So what’s my secret life like now?

I gotta tell you, it’s friggin’ awesome. I’m learning to show compassion to myself.  When I make a mistake, I own it, try to learn from it, and move on.  I find myself getting lost in moments of pure joy – just like when I was a kid and would play for hours and hours, losing track of time.  I’m still reveling in this new found, wondrous, child-like simplicity. To have a ball-crusher of a day and reward myself with a decaf and a couple of chapters of a trashy romance novel?  Who’da thunk it? Talk about simple pleasures!  And the best part is, no dark shadows in the back of my mind, like I struggled with/pushed away/drank over for years.  It’s just the best, BEST feeling to be clear of mind, heart, and conscience!
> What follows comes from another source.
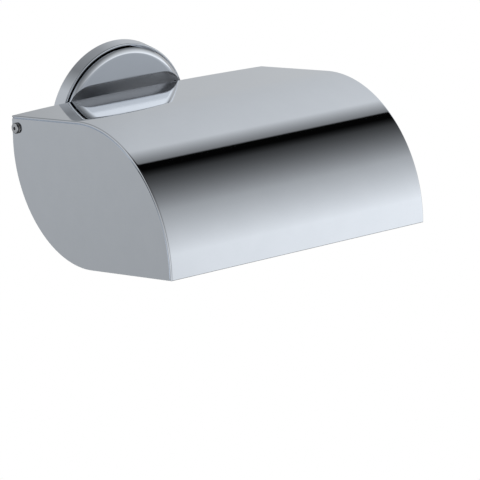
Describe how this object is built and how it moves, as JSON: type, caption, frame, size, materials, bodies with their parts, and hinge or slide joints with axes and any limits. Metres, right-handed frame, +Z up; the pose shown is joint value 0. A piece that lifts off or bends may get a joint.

And – I feel a li’l bit superior, I have to admit.  I’ll take life, straight-up, no chaser, please! I’m so proud of myself for making this decision and sticking to it, come hell or high water.  I have this glow I feel, deep within, that I’ve done something that few people can say they have. It wasn’t easy – as a matter of fact, it’s one of the hardest things I’ve ever done.  I’m really the most bad-ass grandma in town.

Almost every single choice we make has pros and cons.  But, honestly?  Not this one.  It’s a win-win-win: for me, my family – the world!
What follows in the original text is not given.